Moreover, the 60 million people who had been killed and the realization that its people were
capable of barbaric cruelty left the Europeans deeply shaken. Since the policies after World War
One had led to political instability, depression, and the rise of dictatorships, Europe was eager for
economic recovery and policies that would foster unity and international cooperation. To achieve
greater unity after World War II, nationalism, economic competition, and the cycle of blame had
to be overcome.
Many people had been drawn to nationalistic leaders in the interwar period out of
economic frustration. Veterans had returned from World War I without finding a better life to
repay their sacrifices and yet trained in violent means that they could resort to again.
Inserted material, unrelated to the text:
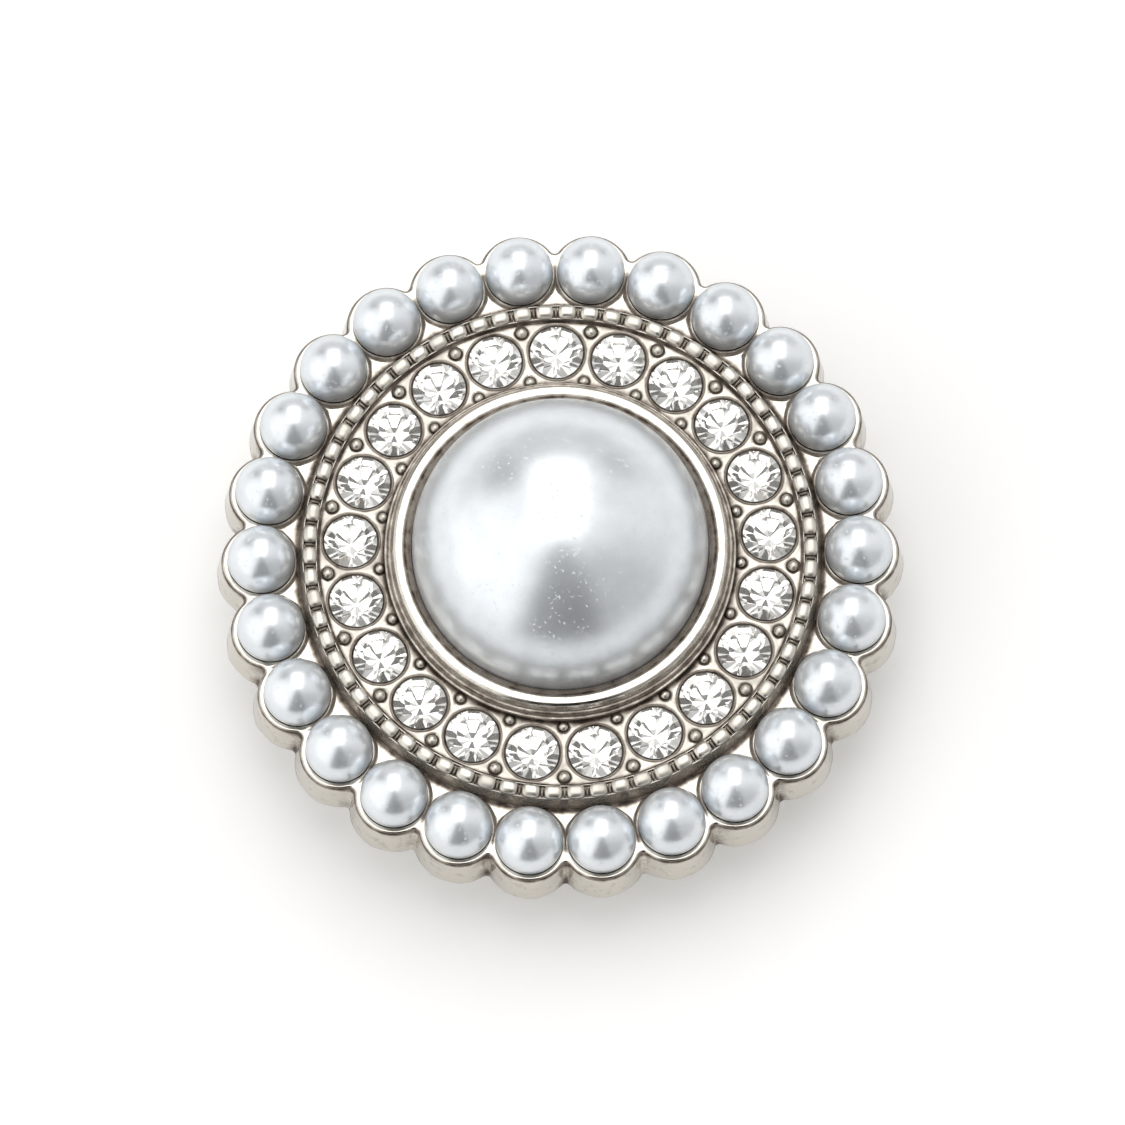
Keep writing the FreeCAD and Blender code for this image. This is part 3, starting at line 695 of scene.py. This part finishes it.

Recognizing
this, many countries began wide-ranging social services after World War II to aid and protect
their people. The concept of a welfare state had been in William Beveridge's 1942 Report for
Britain's economic recovery. It included plans for national health care, put into place after the
Labour party came into power and Clement Atlee became prime minister. Other western
European countries did the same, providing health care, education, pensions and security for
those unemployed in social programs paid for by taxation. Atlee also recognized that Britain's
economic recovery depended on its resources being concentrated on social reform rather than the
maintenance of an empire, which eventually led to decolonization that in turn would bring
Britain to a desire to cooperate economically with its European neighbors.